The Species at Risk Act, 2002 supports the appropriate inclusion of Métis Traditional Knowledge in that “the roles of the aboriginal peoples of Canada and of wildlife management boards established under land claims agreements in the conservation of wildlife in this country are essential” (Her Majesty the Queen in Right of Canada, 2003, 2003, p. 2) and because “the traditional knowledge of the aboriginal peoples of Canada should be considered in the assessment of which species may be at risk and in developing and implementing recovery measures” (Her Majesty the Queen in Right of Canada, 2003, 2003, p. 2) knowing that “3. For greater certainty, nothing in this Act shall be construed so as to abrogate or derogate from the protection provided for existing aboriginal or treaty rights of the aboriginal peoples of Canada by the recognition and affirmation of those rights in section 35 of the Constitution Act, 1982.”(Her Majesty the Queen in Right of Canada, 2003, 2003, p. 7)
Métis understand a holistic worldview that all things are interconnected. Often, holistic worldview is only associated with Aboriginal Peoples, but in the truest sense of the term, holism includes all peoples’ view of the world. Traditional knowledges and Western sciences all have an important place in species recoveries. However, scholarly researchers and traditional land users recognize that traditional knowledges are often minimized or not seen to have as much value as Western science. These are issues of power relations among those who dictate what knowledge matters. Part of this is a result of our current education system that only teaches Western science. Young people are required by provincial and federal legislation to attend school. While this has many benefits, it also disconnects young people from learning their own cultural heritage in close proximity to the natural world around them. Traditional knowledges can only be perpetuated if they are connected to youth intergenerationally by being on the land.

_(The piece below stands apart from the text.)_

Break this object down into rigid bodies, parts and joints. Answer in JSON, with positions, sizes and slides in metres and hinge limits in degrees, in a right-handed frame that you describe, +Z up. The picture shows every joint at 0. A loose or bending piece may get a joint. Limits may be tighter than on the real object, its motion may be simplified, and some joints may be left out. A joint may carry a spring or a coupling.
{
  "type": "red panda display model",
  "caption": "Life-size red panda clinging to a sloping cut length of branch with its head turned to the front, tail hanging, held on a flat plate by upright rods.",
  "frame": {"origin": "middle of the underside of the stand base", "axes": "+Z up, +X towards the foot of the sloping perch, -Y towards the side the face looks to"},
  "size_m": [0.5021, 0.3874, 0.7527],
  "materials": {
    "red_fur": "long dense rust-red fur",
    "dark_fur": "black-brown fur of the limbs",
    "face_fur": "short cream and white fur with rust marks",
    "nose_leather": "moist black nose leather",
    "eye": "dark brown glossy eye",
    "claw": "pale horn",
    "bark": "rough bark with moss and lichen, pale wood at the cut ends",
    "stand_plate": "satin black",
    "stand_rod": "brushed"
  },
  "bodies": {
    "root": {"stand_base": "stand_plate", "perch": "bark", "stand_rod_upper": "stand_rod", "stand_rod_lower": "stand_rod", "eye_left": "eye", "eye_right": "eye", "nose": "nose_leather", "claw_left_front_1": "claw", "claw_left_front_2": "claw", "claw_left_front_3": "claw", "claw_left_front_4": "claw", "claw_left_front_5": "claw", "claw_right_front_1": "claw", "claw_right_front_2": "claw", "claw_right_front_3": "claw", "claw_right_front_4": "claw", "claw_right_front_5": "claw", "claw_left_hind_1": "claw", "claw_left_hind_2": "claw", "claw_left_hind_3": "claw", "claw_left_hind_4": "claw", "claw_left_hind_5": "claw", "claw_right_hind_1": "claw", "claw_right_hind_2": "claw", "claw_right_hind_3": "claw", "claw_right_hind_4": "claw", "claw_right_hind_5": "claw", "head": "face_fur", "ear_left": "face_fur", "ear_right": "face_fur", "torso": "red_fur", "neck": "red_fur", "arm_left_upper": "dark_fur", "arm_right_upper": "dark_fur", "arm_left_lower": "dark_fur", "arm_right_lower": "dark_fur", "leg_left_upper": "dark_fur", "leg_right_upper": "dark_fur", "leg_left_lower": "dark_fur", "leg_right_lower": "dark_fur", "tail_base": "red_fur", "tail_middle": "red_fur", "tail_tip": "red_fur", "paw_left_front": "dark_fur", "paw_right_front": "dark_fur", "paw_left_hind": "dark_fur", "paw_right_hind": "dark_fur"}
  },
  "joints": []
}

Otherwise, these knowledges begin to exist only as a source of ‘feeder’ information for scientific studies being drawn out of Elders or traditional land users without consideration for what happens when there are no more Indigenous people with land-based cultural knowledge. Part of the Métis National Council work on SARA is to consider the potential limitations or infringements to Aboriginal rights with respect to food sources, social impacts and ceremonial purposes in SARA administrative decisions.

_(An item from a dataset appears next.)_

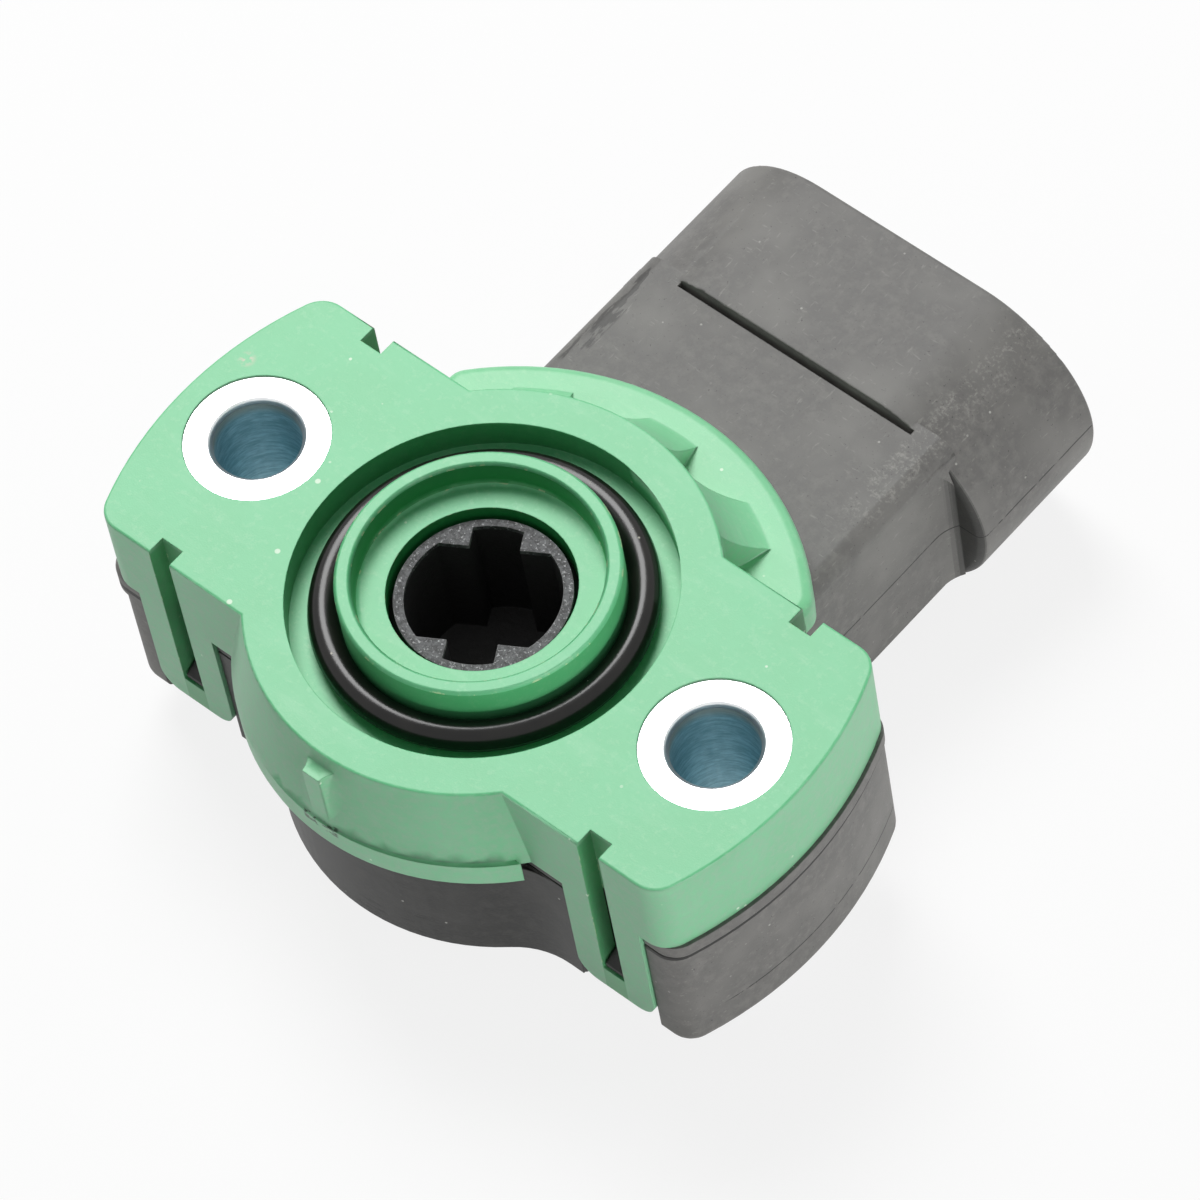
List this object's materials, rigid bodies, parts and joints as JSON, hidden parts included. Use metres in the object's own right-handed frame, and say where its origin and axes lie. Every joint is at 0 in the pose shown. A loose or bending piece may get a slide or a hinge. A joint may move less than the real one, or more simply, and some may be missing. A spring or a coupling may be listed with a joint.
{
  "type": "rotary position sensor",
  "caption": "Flanged rotary position sensor: green cover with bolted ears, a cross socket rotor, a face seal ring and a black oval plug shroud.",
  "frame": {"origin": "rotor axis at the mounting face, midway between the two bolt holes", "axes": "+Z along the rotor axis out of the mounting face, +X along the bolt line, +Y towards the plug shroud"},
  "size_m": [0.0514, 0.0563, 0.0269],
  "materials": {
    "green_plastic": "satin moulded",
    "black_plastic": "grainy moulded, glass filled",
    "rotor_plastic": "grainy moulded",
    "white_plastic": "smooth",
    "zinc_steel": "zinc plated, turned",
    "spring_steel": "hardened strip",
    "seal_rubber": "moulded, slight sheen",
    "contact_bronze": "stamped",
    "tinned_brass": "tin plated",
    "board_ceramic": "fired, matt",
    "carbon_ink": "printed",
    "silver_ink": "printed"
  },
  "bodies": {
    "sensor_body": {"cover": "green_plastic", "housing": "black_plastic", "bushing_left": "zinc_steel", "bushing_right": "zinc_steel", "face_seal_ring": "seal_rubber", "body_gasket": "seal_rubber", "shaft_seal": "seal_rubber", "spring_washer": "spring_steel", "thrust_washer": "white_plastic", "resistor_board": "board_ceramic", "resistive_track": "carbon_ink", "collector_track": "silver_ink", "terminal_supply": "tinned_brass", "terminal_signal": "tinned_brass", "terminal_ground": "tinned_brass", "contact_supply": "contact_bronze", "contact_signal": "contact_bronze", "contact_ground": "contact_bronze"},
    "rotor": {"rotor": "rotor_plastic", "wiper_carrier": "white_plastic", "wiper": "contact_bronze"}
  },
  "joints": [
    {"name": "rotor_turn", "type": "hinge", "parent": "sensor_body", "child": "rotor", "pos_m": [0, 0, 0], "axis": [0, 0, 1], "range_deg": [0, 100]}
  ]
}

There are a number of opportunities for Métis to be included in SARA processes, including through the provision of input into the SARA Cycle of 1) Assessment; 2) Protection; 3) Recovery Planning; 4) Implementation; and 5) Monitoring and Evaluation. This could happen at the community level, through specialized committees such as the National Aboriginal Council on Species at Risk or associated subcommittees, through the Committee on the Status of Endangered Wildlife in Canada (COSEWIC) or the COSEWIC Aboriginal Traditional Knowledge Subcommittee, or through other species-specific committees that may arise as needed. Representation on any of these committees is reliant upon appropriate resources, financial and informational, to ensure adequate inclusion of Métis perspectives. There are also habitat protection project funds available through Environment Canada’s Aboriginal Funds for Species at Risk (AFSAR) program offered in an annual competition among Métis, First Nations and Inuit. The Métis National Council provides policy advice to the National Aboriginal Council on Species at Risk (NACOSAR) and nominates a Métis representative to serve on NACOSAR for a three-year term.
Her Majesty the Queen in Right of Canada, 2003. (2003). Species at Risk Act. Canada Gazette Part III , 25 (3), Ch.29.